Kelly and Rebeckah were first taken to the ER in Eldorado and then transferred by helicopter to Shannon in San Angelo. The crew of the helicopter called ahead, indicating a level one trauma. Once the helicopter landed, the physicians were ready to care for Rebeckah.
The technician taking care of Rebeckah couldn't help but think about his own child on the way to Shannon. "She was six years old—the same age as my child," he says. "She was combative and had significant head trauma. I kept talking to her, and she calmed down. Her injuries were severe. You could tell by looking at her face. You could see her jawbone and by the amount of blood everywhere, we weren't sure if her brain matter was exposed. I didn't know if this little girl would make it."
Once at Shannon, Rebeckah was immediately taken off the helicopter, and the chopper took off again to pick up Kelly. While the medical team cared for Rebeckah, Terry stayed with Kelly. Once she was flown to Shannon, the ER team in Eldorado realized that Terry had been in the accident as well and made him undergo a battery of tests before being released to go to his wife and daughter in San Angelo.
As a mother, Kelly was very worried about Rebeckah but knew she couldn't do anything. "My biggest fear was that Rebeckah would not hear my voice when she awoke from surgery," she says. "By the time Terry arrived at Shannon, all the tests had been done on Rebeckah and immediate surgery was necessary. While Rebeckah was still in surgery, Kelly's surgery was completed and her physician decided Kelly needed to see a hand surgeon in San Antonio if her arm was to be saved.
The decision for Kelly to go to San Antonio was relatively easy for her. For Terry, on the other hand, it was agonizing. Kelly insisted that he stay in San Angelo with Rebeckah. "I just wanted her to wake up to her father," Kelly says. "I knew that her trauma would be made more complicated if she awoke to strangers."
There were questions raised at the time as to whether Rebeckah should be flown to another hospital, but Kelly was emphatic that she stay with Dr. Patyrak. "I had so much faith in him as a pediatrician," says Kelly. "I knew I could leave the life of my daughter in his hands. I also knew that Dr. Jeter was fabulous. She was hurt so badly. I just didn't want her to go through more trauma being transferred to another hospital."

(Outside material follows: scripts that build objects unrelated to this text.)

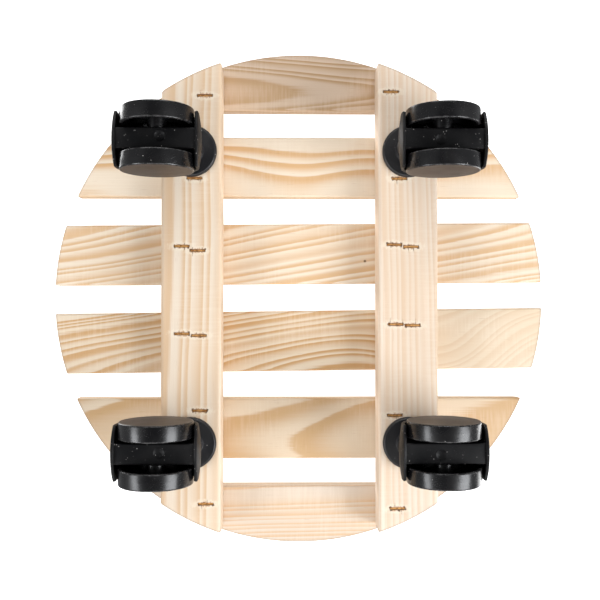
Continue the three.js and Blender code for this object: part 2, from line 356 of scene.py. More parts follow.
def pine(name, pith, ring_width, taper, wander=7.0, grain_along="X", pale=(0.86, 0.74, 0.59),
         dark=(0.69, 0.42, 0.20), depth=1.0, knot=(0, 0, 0), knot_reach=20.0, knot_push=0.0, pin_knot=None,
         fades_from=None, outline_radius=deck_radius):
    """Bare pine. Pith is where the tree's middle lies from the deck's origin, in millimetres, as the board's
    own along, across and up; pale and dark are the early and late wood."""
    material, tree, place, shader = new_material(name, Specular_IOR_Level=0.32)
    turn = 0.0 if grain_along == "X" else -math.pi / 2
    to_log = add_node(
        tree, "ShaderNodeMapping", None, Vector=place,
        Location=(-pith[0], -pith[1], -pith[2]), Rotation=(0, 0, turn), Scale=(1000, 1000, 1000),
    )
    rings = add_node(
        tree, "ShaderNodeGroup", {"node_tree": growth_rings}, Point=to_log.outputs[0],
        Ring_Width=ring_width, Taper=taper, Wander=wander,
        Knot_Place=(knot[0] - pith[0], knot[1] - pith[1], 0), Knot_Reach=knot_reach, Knot_Push=knot_push,
    ).outputs
    edge = add_node(
        tree, "ShaderNodeGroup", {"node_tree": sawn_edge}, Place=place, Radius=outline_radius
    ).outputs

    late = calculate(tree, "MULTIPLY", rings["Late"], depth)
    if fades_from:
        along = part_of(tree, place, "X")
        fade_and_reflection_share = between(tree, along, fades_from * mm, (fades_from + fading_length) * mm)
        late = calculate(tree, "MULTIPLY", late, calculate(tree, "MULTIPLY_ADD", fade_and_reflection_share, -0.75, 1.0))
    colour = blend_colours(tree, late, (*pale, 1), (*dark, 1))
    cloud = between(tree, rings["Cloud"], 0.3, 0.75)
    warm = blend_colours(tree, calculate(tree, "MULTIPLY", cloud, 0.3), colour, heartwood)
    fibre = between(tree, rings["Fibre"], 0.25, 0.8)
    streaked = blend_colours(tree, calculate(tree, "MULTIPLY", fibre, 0.13), warm, fibre_brown)
    planed = calculate(tree, "MULTIPLY", rings["Chatter"], 0.1)
    streaked = blend_colours(tree, planed, streaked, planer_shine)
    flecks = calculate(tree, "MULTIPLY", rings["Fleck"], 0.3)
    flecked = blend_colours(tree, flecks, streaked, resin_brown)
    # The grey round the sawn edge is painted shade on the arris, made ragged like the saw's tear-out.
    sawn = blend_colours(tree, calculate(tree, "MULTIPLY", edge["Edge"], 0.5), flecked, sawn_edge_shade_grey)
    if pin_knot:
        from_pin = add_node(
            tree, "ShaderNodeVectorMath", {"operation": "DISTANCE"}, i0=place,
            i1=(pin_knot[0] * mm, pin_knot[1] * mm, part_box("slat_2")[0].z),
        ).outputs["Value"]
        torn_edge = calculate(tree, "MULTIPLY_ADD", rings["Fibre"], 0.0012, from_pin)
        sawn = blend_colours(tree, between(tree, torn_edge, 0.0017, 0.0009), sawn, knot_brown)
    tree.links.new(sawn, shader.inputs["Base Color"])

    dull = calculate(tree, "MULTIPLY_ADD", rings["Fibre"], 0.2, 0.5)
    dull = calculate(tree, "MULTIPLY_ADD", edge["Edge"], 0.2, dull)
    tree.links.new(calculate(tree, "MULTIPLY_ADD", rings["Late"], -0.12, dull), shader.inputs["Roughness"])
    height = calculate(tree, "MULTIPLY_ADD", rings["Fibre"], 0.5, rings["Late"])
    strokes = calculate(tree, "MULTIPLY", edge["Edge"], edge["Strokes"])
    height = calculate(tree, "MULTIPLY_ADD", strokes, 2.5, height)
    roughen(tree, shader, height, 0.35, 0.12 * mm)
    return material


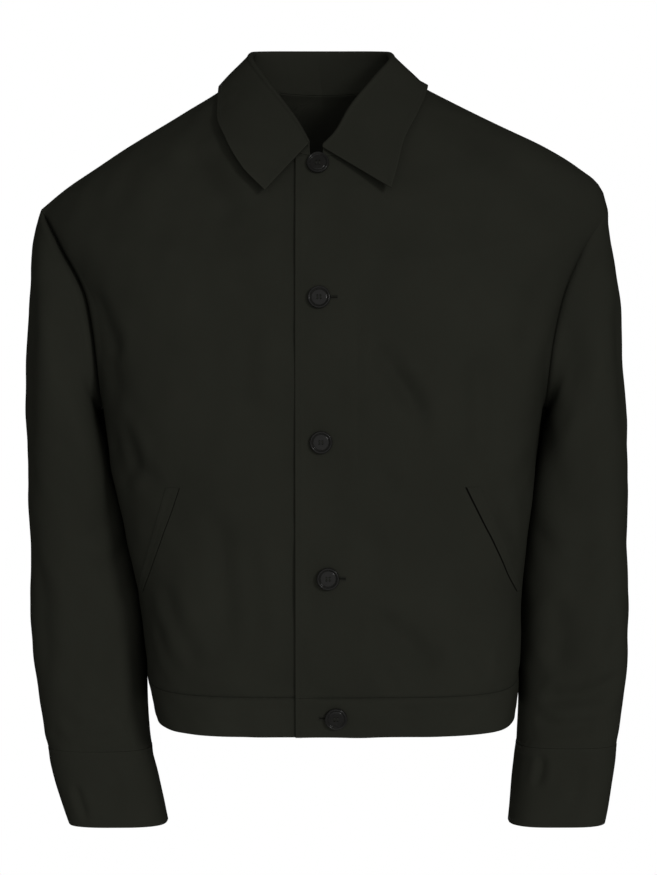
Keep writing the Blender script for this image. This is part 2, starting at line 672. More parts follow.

The next day Kelly was flown to San Antonio. Rebeckah remained in a medically induced coma at Shannon. As Terry recalls: "They had to keep her in a medically induced coma because she was such a fighter and she kept pulling out her tubes. She even tried to do it with her toes!"
Something special happened for Terry when the pediatric nurses cleaned Rebeckah up. Due to the trauma and the immediate surgery, Rebeckah still had blood in her hair. "The nurses were so kind. I'm not great with names, but they took the time to clean and comb her hair. It was such a little thing, but it meant so much to me."
Rebeckah remained in the hospital for about a week—all the while surrounded by friends and family from around San Angelo. Terry recalls stopping to thank Dr. Jeter for saving his daughter. Dr. Jeter humbly replied, "Don't thank me. I just put her together. Thank the Man upstairs."
Rebeckah had over three feet of stitches throughout her face, and yet today she has no long-term impact from the accident. Kelly's arm was successfully repaired and is fully functional. Although the Owen family's lives were changed forever in a moment on the road from Eldorado, they are thankful for all the physicians who put them back together again.